I was that Knight for a long time. I did not think. I acted. And I paid for it -- repeatedly, painfully, stupidly.


The Tower

Then The Tower struck.

Something broke the old pattern. A shock that revealed how blind the Knight had been -- how much damage pure action without sight could cause. The details do not matter. What matters is that the Knight looked at his scars and thought: I need to see before I move.

So he climbed into the tower. And he started building the lantern.

He read. He studied systems. He learned languages -- not just spoken ones, but the deeper grammars that run underneath human behavior. He learned to model, to abstract, to see the architecture behind the chaos.

And he got good at it. The lantern grew bright. He could see manipulations that others walked into. He could read the invisible structures. He developed what felt like a special sight -- the ability to see reality as a system of forces rather than a blur of events.

Black magic, in a sense. The operator's view from above the crucible, not the material's view from inside it.


The problem is that the tower is comfortable.

Thinking feels safe. Inside the model, nothing is at stake. No rejection, no friction, no wounds. The metaphysical world is beautiful and ordered. Every variable connects. Every outcome is traceable. It is an elegant, closed system.

But it is not physical. And time is.

The Hermit's trap is that analysis feels like action. You are working. You are refining. You are preparing. But preparation that never ships is just an expensive way to stand still. The clock runs and the gap between where you are and where you want to be grows wider -- which makes the tower feel even more necessary, which makes descending even harder.

Thinking becomes a drug. It soothes. It gives a sense of control. The moment you move toward real action, uncertainty spikes and vulnerability floods in. The mind pulls you back to safety. The reinforcement loop is right there, invisible, running every day.


There is an occupational hazard for those who work in abstraction.

Programmers build entire worlds in mental space and debug them before they touch reality. The whole craft trains you to prefer the model over the mess. Chess players run lines for hours -- the board more vivid than the room. Mathematicians disappear into structures no one else can see.

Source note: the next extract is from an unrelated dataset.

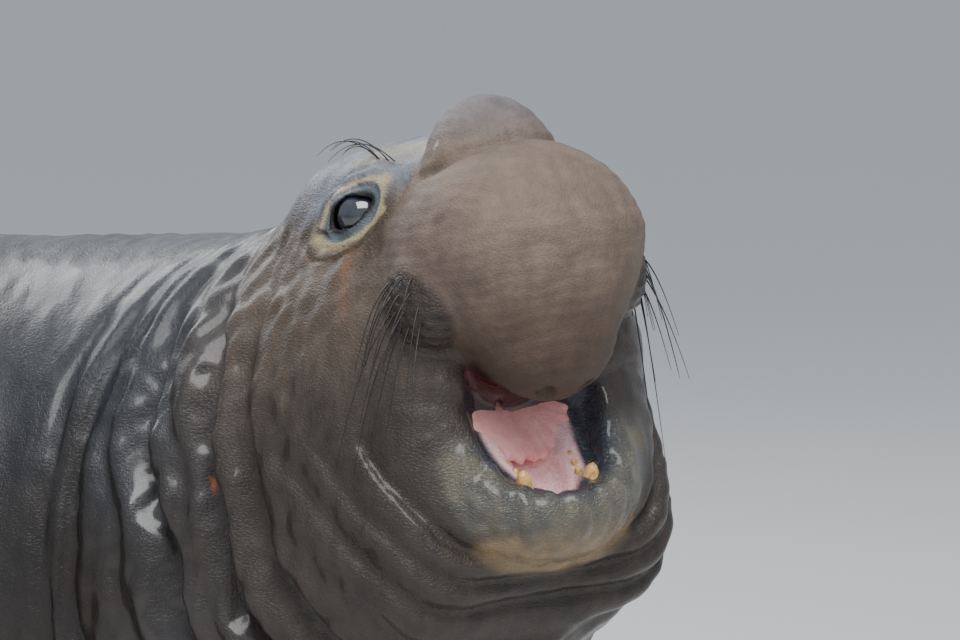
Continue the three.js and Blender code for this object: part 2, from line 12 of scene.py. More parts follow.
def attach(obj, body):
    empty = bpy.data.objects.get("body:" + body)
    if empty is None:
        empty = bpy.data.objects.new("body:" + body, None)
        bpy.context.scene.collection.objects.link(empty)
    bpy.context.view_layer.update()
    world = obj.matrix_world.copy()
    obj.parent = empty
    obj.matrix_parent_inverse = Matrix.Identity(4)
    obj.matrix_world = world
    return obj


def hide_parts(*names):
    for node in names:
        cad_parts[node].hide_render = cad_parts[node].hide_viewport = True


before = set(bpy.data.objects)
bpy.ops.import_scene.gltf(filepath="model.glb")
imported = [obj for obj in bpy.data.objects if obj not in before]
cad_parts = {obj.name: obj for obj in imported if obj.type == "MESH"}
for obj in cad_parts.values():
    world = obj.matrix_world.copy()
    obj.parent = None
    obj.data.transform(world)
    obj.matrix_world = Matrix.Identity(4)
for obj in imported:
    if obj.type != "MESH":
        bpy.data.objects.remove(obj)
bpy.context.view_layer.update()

MM = 0.001

# Trunk: distance along the spine, top, bottom, half width
TRUNK = np.array([
    (-2900, 120, 70, 20), (-2840, 165, 45, 55), (-2740, 225, 25, 100), (-2600, 300, 8, 165),
    (-2350, 430, -8, 265), (-2000, 560, -20, 375), (-1600, 665, -30, 460), (-1100, 735, -35, 515),
    (-600, 775, -35, 520), (-150, 790, -35, 490), (150, 788, -28, 450), (400, 795, 5, 405),
    (600, 812, 50, 360), (760, 822, 110, 315), (880, 812, 170, 270), (1000, 770, 250, 205),
    (1080, 700, 330, 130),
], float)
TRUNK_ROUNDNESS = 2.2
TRUNK_MIDDLE = 0.45
BEND_START = 150.0
BEND_RADIUS = 600.0
BEND_ANGLE = np.radians(48)
# Rings of folded skin round the neck: distance along the spine, depth, width, lean
NECK_FOLDS = ((560, 9, 22, 0.1), (640, 16, 22, 0.14), (712, 12, 16, 0.2), (775, 46, 20, 0.25),
              (824, 15, 13, 0.28), (872, 50, 19, 0.3), (940, 40, 18, 0.3))
LEFT_FOLD_SHARE = 0.45

# Head: its own frame is forward, to the side, up, from the point between the eyes
HEAD_REACH = 330.0
EYE_LEVEL = 850.0
HEAD_PITCH = np.radians(10)
HEAD_ROLL = np.radians(5)
SKULL = dict(at=(-26, 0, -48), size=(186, 130, 156), tilt=8)
TEMPLE = dict(at=(-110, 60, 0), size=(120, 86, 100))
JOWL = dict(at=(-10, 130, -370), size=(120, 85, 120))
CHEEK = dict(at=(-62, 112, -190), size=(175, 116, 185))
THROAT = dict(start=(-290, 0, -232), end=(-60, 0, -305), radii=(246, 190))
MUZZLE = dict(at=(85, 0, -80), size=(135, 120, 75))
ORBIT = dict(at=(-8, 94, 28), size=(72, 44, 58))
CHIN = dict(at=(112, 0, -378), size=(58, 98, 44), tilt=10)
PAD = dict(at=(122, 122, -90), size=(58, 46, 58))
LIP = ((-10, 120, -185), (70, 112, -270), (126, 88, -334), (156, 48, -358), (163, 0, -363))
LIP_RADII = (34, 30, 27, 25, 24)
# Folds of the throat round the lower lip: distance from the lip, depth, width
THROAT_FOLDS = ((46, 14, 9), (84, 10, 10), (122, 15, 12), (178, 13, 14), (240, 9, 16))
MOUTH = dict(at=(105, 0, -210), size=(152, 96, 124), tilt=-38)
GULLET = dict(at=(-20, 0, -170), size=(110, 70, 60), tilt=-10)
NOSE_BUMP = dict(at=(106, 0, 28), size=(76, 90, 114))
NOSE_BULB = dict(at=(166, 0, -52), size=(104, 120, 108), tilt=-6)
NOSE_ROOT = dict(at=(92, 0, -40), size=(95, 130, 96))
NOSE_TIP = dict(start=(150, 0, -60), end=(170, 0, -165), radii=(122, 68), flat=1.09)
NOSTRIL = dict(at=(190, 26, -226), size=(16, 11, 20))
TONGUE = dict(at=(42, 0, -226), reach=86, half_width=76, half_thickness=13, tilt=-52)
EYE_CENTRE = np.array((-17.0, 115.0, 25.0))
EYE_RADIUS = 32.0
LID_THICKNESS = 6.0
LID_OPENING = (32.0, 17.0)
LID_FACES = (0.47, 0.86, 0.16)
LID_TURN = np.radians(22)
# Creases round the lids: how many lid openings away, and how deep
LID_CREASES = ((1.55, 2.6), (2.05, 3.4), (2.7, 2.6))
LID_CREASE_WIDTH = 0.13
LID_BEHIND = 20.0
EAR_HOLE = dict(at=(-150, 132, -30), size=(7, 30, 8))

# The ridge of the lower jaw, the first and last of the cheek teeth that stand on it, and the canine
GUM_RIDGE = dict(start=(136, 40, -345), end=(66, 58, -282), radii=(15, 13))
CHEEK_TEETH = ((128, 38, -322), (80, 53, -282))
CANINE = (138, 45, -344)
CANINE_RADIUS = 12
LEFT_CANINE_HEIGHT = 32
RIGHT_CANINE_HEIGHT = 36
CHEEK_TEETH_A_SIDE = 5
CHEEK_TOOTH_RADIUS = 4.5
CHEEK_TOOTH_HEIGHT = 9
TOOTH_SIDES = 16

FEELER_ROOT = 8
FEELER_SIDES = 6
PAD_FEELER_RADIUS = 1.05
BROW_FEELER_RADIUS = 0.9

EYE_GAP = 0.4
EYE_RINGS = 48
EYE_SIDES = 64
CORNEA_BULGE = 0.035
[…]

The trait that makes you good at the work is the same trait that makes it hard to come back. The profession does not cause the retreat, but it gives it a home where it looks like productivity instead of avoidance.

When thinking is your craft, how do you tell the difference between working and hiding?

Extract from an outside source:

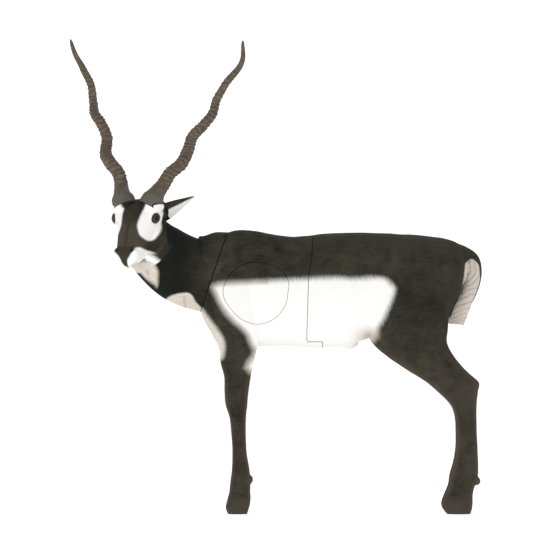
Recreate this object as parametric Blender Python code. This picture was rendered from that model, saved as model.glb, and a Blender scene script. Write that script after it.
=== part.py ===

Four of Pentacles reversed

Then the Four of Pentacles reversed.

The anchors slipped away. Not all at once -- gradually, quietly. The things that used to pull the nervous system back into the physical world. Each one forced presence in a different way. One demanded timing so precise that any drift showed up immediately as error. One required reflexes -- zone out and you get hit. One was simply the act of checking, a small ritual that broke the mental loop and reconnected you to the concrete.

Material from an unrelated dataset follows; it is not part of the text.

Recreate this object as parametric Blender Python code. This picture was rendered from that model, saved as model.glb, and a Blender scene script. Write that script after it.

They were not hobbies. They were infrastructure. An anti-dissociation system built without knowing that was what it was.

And when they went offline, the tower became the only room.


The Magician

The card I need now is The Magician.

Not the Knight of Wands. The Knight leaps without seeing. That is not what comes next. And not The Hermit, who sees without moving. The Magician is the one who sees and acts in the same motion. Pattern recognition plus volume. System sight plus reflexes.

The Knight of Wands had the body but not the eyes. The Hermit has the eyes but not the body. The Magician holds both.

I have the lantern. The sight is real. I can read the architecture of situations that others walk through blind. That was not wasted time. But a lantern that never leaves the tower is just surveillance, not action.

The magic has to go into the field.


The metaphysical is beautiful. Ordered, clean, controllable. The physical is ugly. It depends on other people. It does not go as planned. Unpredictable things happen. You get hurt.

But only the physical moves. And the metaphysical only matters when it flows into the physical.

I have been extreme before -- all action, no thought. Then all thought, no action. The goal is not balance. Balance is a word for people who have never been anywhere. The goal is shorter cycles. Think, then act before the loop captures you. Not eliminating the extremes -- just not getting stuck at one pole for too long.

I know what both ends feel like. I have lived at each one. I do not need another long stay at either.


The Hermit descends.

Not back to the Knight. The Knight is dead and does not need to return. But the lantern comes down from the tower and into the street, where the light meets resistance.

Think, act. Think, act. Not think, think, think, think, think, act.

That is the rhythm. But the tower has held me too long. The drift back toward thinking is automatic -- it will happen on its own. So for now, overcorrect on purpose.

Act, act, act, act, act, think.

Aim for extreme action and land somewhere in the middle. Aim for balance and land back in your head.

The tower is safe. But time is passing.

Time to step onto the field. While getting hurt. With the lantern lit.